== Objective ==
Below, find each line holding "None" and state how many there are, using the number alone.

== Provided material ==
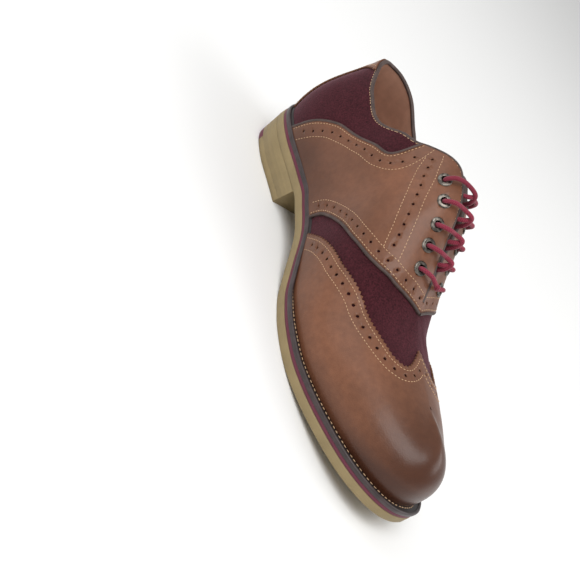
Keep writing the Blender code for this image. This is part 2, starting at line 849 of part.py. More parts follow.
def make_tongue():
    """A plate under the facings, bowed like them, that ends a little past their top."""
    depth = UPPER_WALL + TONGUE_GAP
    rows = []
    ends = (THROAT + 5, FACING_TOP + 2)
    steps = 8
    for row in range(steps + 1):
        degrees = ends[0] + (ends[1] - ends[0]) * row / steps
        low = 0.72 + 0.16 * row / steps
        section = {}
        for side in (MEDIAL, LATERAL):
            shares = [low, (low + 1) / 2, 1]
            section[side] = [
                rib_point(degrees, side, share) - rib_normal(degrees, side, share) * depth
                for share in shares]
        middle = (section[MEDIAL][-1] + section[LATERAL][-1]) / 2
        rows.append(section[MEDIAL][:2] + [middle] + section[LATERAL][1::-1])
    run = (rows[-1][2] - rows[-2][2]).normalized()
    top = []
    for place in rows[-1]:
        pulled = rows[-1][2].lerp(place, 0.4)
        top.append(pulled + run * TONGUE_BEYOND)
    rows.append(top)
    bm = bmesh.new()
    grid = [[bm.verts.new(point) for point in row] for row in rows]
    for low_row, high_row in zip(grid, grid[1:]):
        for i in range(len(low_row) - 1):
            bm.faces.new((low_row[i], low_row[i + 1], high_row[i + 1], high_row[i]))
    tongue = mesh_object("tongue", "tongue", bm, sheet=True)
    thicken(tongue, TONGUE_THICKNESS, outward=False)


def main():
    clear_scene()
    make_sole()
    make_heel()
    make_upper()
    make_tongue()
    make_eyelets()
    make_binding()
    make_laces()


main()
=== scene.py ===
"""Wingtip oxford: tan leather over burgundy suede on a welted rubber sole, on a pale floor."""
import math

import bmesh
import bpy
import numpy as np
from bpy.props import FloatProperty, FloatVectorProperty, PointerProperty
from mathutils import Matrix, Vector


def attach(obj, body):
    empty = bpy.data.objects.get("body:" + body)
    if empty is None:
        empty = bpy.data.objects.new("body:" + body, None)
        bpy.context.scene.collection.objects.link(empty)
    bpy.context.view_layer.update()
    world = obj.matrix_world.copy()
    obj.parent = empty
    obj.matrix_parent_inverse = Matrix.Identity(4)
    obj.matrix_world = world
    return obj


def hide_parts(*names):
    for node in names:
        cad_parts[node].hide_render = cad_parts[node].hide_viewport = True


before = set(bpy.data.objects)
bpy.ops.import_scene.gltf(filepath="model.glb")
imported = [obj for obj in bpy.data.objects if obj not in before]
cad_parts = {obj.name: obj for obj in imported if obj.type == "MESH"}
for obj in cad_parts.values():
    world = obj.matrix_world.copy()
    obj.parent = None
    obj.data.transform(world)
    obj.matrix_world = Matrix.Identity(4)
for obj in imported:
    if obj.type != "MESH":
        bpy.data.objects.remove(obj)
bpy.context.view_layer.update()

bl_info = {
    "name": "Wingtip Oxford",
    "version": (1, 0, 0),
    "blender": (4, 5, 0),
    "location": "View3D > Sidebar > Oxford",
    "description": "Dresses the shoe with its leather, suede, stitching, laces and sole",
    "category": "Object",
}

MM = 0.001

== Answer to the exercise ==
3